Se um país ficar submerso continua a existir como Estado ou não? E onde, como? “É uma situação sem precedentes para o direito internacional”

6 jul 2023, 19:56
Tuvalu (	Alastair Grant/AP)

A discussão está em curso porque há mesmo países em risco de ficarem submersos

Tuvalu, Ilhas Cook e Papua Nova-Guiné são três dos 18 países que integram o Fórúm das Ilhas do Pacífico. Esta organização representa muitos dos Estados mais vulneráveis à subida da água do mar - alguns correm até o risco de ficar submersos durante este século. Esta organização pretende realizar uma campanha diplomática para garantir que a soberania de um Estado mantém-se mesmo após o território ficar submerso, segundo o jornal britânico Guardian

Aliás, estas ilhas já estão a ser afetadas pelo fenómeno da submersão, com as suas linhas costeiras a serem lentamente redesenhadas e reduzidas. Nas próximas décadas prevê-se que alguns arquipélagos percam os seus atóis periféricos e daqui a um século estima-se que Estados inteiros possam ficar submersos, visto que as inundações e a erosão das costas vão aumentar significativamente até ao final do século. Estas conclusões surgem num relatório do Painel Intergovernamental sobre Mudanças Climáticas (IPCC), que levanta ainda a seguinte questão: o que vai acontecer com os cidadãos, os governos e os recursos destes países? A resposta não é clara. 

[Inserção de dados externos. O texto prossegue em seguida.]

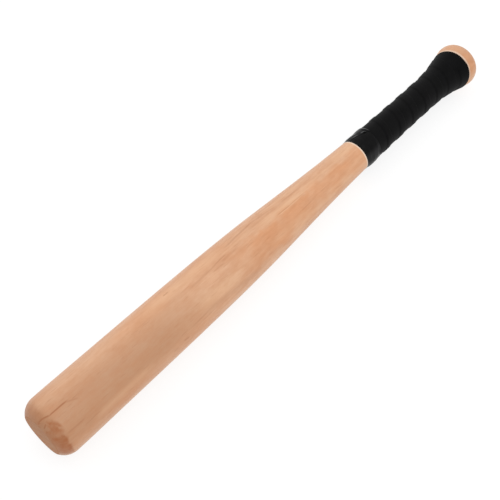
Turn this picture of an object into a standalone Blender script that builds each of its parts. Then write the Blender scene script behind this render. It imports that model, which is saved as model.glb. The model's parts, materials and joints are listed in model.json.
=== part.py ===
"""A small wooden baseball bat: one turned billet, a wound grip tape and its finishing tape.

Distances along the bat are measured from the flat barrel end, in metres. Names ending in
_FROM_KNOB are measured from the flat knob end instead. The bat lies on the floor (z = 0) as
it would on a table: on its barrel and on the rim of its knob, with the knob towards +X.
"""
from math import atan2, ceil, cos, exp, pi, radians, sin, sqrt

import bmesh
import bpy
import numpy as np
from mathutils import Euler, Vector
from mathutils.bvhtree import BVHTree

# Billet: overall size
BAT_LENGTH = 0.540
BARREL_DIAMETER = 0.053
HANDLE_DIAMETER = 0.0276
KNOB_DIAMETER = 0.043

# Billet: barrel end and taper
BARREL_FACE_DIAMETER = 0.0374
BARREL_EDGE_LENGTH = 0.0132
BARREL_PARALLEL_END = 0.026
BARREL_BACK_AT = 0.180
BARREL_BACK_DIAMETER = 0.0488
SHOULDER_AT = 0.240
SHOULDER_DIAMETER = 0.0448
TAPER_AT = 0.300
TAPER_DIAMETER = 0.0376

# Billet: handle, flare and knob
HANDLE_START_FROM_KNOB = 0.080
FLARE_START_FROM_KNOB = 0.061
KNOB_CREST_FROM_KNOB = 0.011
KNOB_FRONT_RADIUS = 0.012
KNOB_BACK_DIAMETER = 0.025

# Grip tape: one strip wound from the knob towards the barrel
GRIP_TAPE_WIDTH = 0.026
GRIP_TAPE_THICKNESS = 0.0005
GRIP_TAPE_LAP = 0.0050
GRIP_KNOB_LAP = 0.0115
GRIP_LAP_SETTLES = 3.0
GRIP_END_FROM_KNOB = 0.020
GRIP_END_SLANT_SHARE = 0.276
GRIP_END_SLANT_ANGLE = radians(115.0)
GRIP_TIP_WIDTH = 0.0055
GRIP_START_ANGLE = radians(225.0)

# Finishing tape: holds the barrel end of the grip tape down
FINISH_START_FROM_KNOB = 0.1665
FINISH_TAPE_WIDTH = 0.0193
FINISH_TAPE_THICKNESS = 0.0003
FINISH_ON_WOOD = 0.0045
FINISH_CLIMB = 0.0032
FINISH_TURNS = 1.3
FINISH_START_ANGLE = radians(40.0)

# Clearances between pieces, and between the turns of one strip
PIECE_GAP = 0.0003
LAP_GAP = 0.00046
FINISH_LAP_GAP = 0.00052
LAP_RAMP = 0.0016

# Facets: the sides of the billet are also the steps of one turn of tape
SIDES = 36
TAPER_RING_SPACING = 0.020
EDGE_RINGS = 6
FLARE_RINGS = 8
KNOB_FRONT_RINGS = 3

STEP = 2.0 * pi / SIDES
BARREL_RADIUS = BARREL_DIAMETER / 2
HANDLE_RADIUS = HANDLE_DIAMETER / 2
KNOB_RADIUS = KNOB_DIAMETER / 2
BARREL_FACE_RADIUS = BARREL_FACE_DIAMETER / 2
KNOB_BACK_RADIUS = KNOB_BACK_DIAMETER / 2
HANDLE_START = BAT_LENGTH - HANDLE_START_FROM_KNOB
FLARE_START = BAT_LENGTH - FLARE_START_FROM_KNOB
KNOB_CREST = BAT_LENGTH - KNOB_CREST_FROM_KNOB
GRIP_END = BAT_LENGTH - GRIP_END_FROM_KNOB
FINISH_START = BAT_LENGTH - FINISH_START_FROM_KNOB
GRIP_START = FINISH_START + FINISH_ON_WOOD
GRIP_PITCH = GRIP_TAPE_WIDTH - GRIP_TAPE_LAP
GRIP_KNOB_PITCH = GRIP_TAPE_WIDTH - GRIP_KNOB_LAP
GRIP_END_SLANT = GRIP_KNOB_PITCH * GRIP_END_SLANT_SHARE


def clear_scene():
    for scene_object in list(bpy.data.objects):
        bpy.data.objects.remove(scene_object, do_unlink=True)


def plain_material(name, color, roughness):
    material = bpy.data.materials.new(name)
    material.use_nodes = True
    shader = material.node_tree.nodes["Principled BSDF"]
    shader.inputs["Base Color"].default_value = (*color, 1.0)
    shader.inputs["Roughness"].default_value = roughness
    shader.inputs["Metallic"].default_value = 0.0
    return material


# The turned outline of the billet

def tangent_arc(run, rise):
    """Radius of the arc that rises by `rise` over `run` and ends parallel to the axis."""
    return (run * run + rise * rise) / (2.0 * rise)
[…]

O que diz o direito internacional?

Um jovem a atravessar as águas enquanto Funafuti, a capital de Tuvalu, é inundada durante uma das marés mais altas (Ashley Cooper / Getty Images)

O Banco Mundial confirmou que os atuais regulamentos sobre a definição de Estado e o que constitui o mesmo foi desenvolvido num período de estabilidade climática e pode ter de ser reavaliado, uma vez que é “uma situação sem precedentes para o direito internacional”, escreve o Guardian.

Simon Kofe, ministro da Justiça, Comunicação e dos Negócios Estrangeiros de Tuvalu, já lamentou o facto de o direito internacional não proteger o futuro das ilhas insulares, uma vez que requer quatro critérios: território físico, população, governo e a capacidade de entrar em relação com outros Estados. E um dos critério pode ficar em causa daqui a pouco tempo - a existência de território físico. "Tuvalu pode perder o seu estatuto de Estado se perdêssemos o nosso território físico ou se fôssemos obrigados a mudar para um local diferente. Gostaríamos que o mundo continuasse a reconhecer o nosso estatuto de Estado como sendo permanente."

"A primeira nação digital do mundo"

Face às ameaças à integridade física do território destes Estados, a proteção dos seus direitos legais tornou-se numa prioridade. Em 2020, o Fórum das Ilhas do Pacífico apelou a que fossem dadas garantias internacionais para que as zonas marítimas existentes e os recursos nelas contidos continuem a pertencer ao Estado soberano que lá se encontrava, mesmo que o território terrestre sofra erosão, dá conta o Guardian.

A este nível, Tuvalu lançou um esforço diplomático para que outras nações reconheçam o seu estatuto de Estado, independentemente dos impactos das alterações climáticas. Além de garantir a existência de um Estado, e que os recursos desse território pertençam à sua população, vários Estados consideram que é necessário garantir que os membros da comunidade mantêm os seus direitos legais e a sua coesão cultural, escreve o Guardian.

Mas o esforço para garantir a soberania não termina aqui. Tuvalu quer tornar-se “a primeira nação digital do mundo”, disse Simon Kofe na COP27. O objetivo é criar um gémeo digital de Tuvalu - do seu território, das suas gentes e da sua cultura -, assim digitalizar “o sistema administrativo do Governo, os documentos históricos, os vídeos de práticas culturais”, lê-se no site do governo.

Esta iniciativa integra o projeto Future Now - e, de acordo com a revista The Conversation, o “gémeo digital de Tuvalu” vai surgir em metaverso, isto é, na realidade virtual e aumentada.

"A nossa nação digital proporcionará uma presença digital que substituirá a nossa presença física e permitir-nos-á continuar a funcionar como um Estado", diz Simon Kofe. Que deixa um alerta: "Sem uma consciência global e um compromisso global, é possível que o resto do mundo se junte a nós em breve".

O Banco Mundial sugeriu ainda que se faça uma fusão com outros Estados, como aconteceu com Zanzibar e Tanganica em 1964, para formar a Tanzânia, relata o Guardian.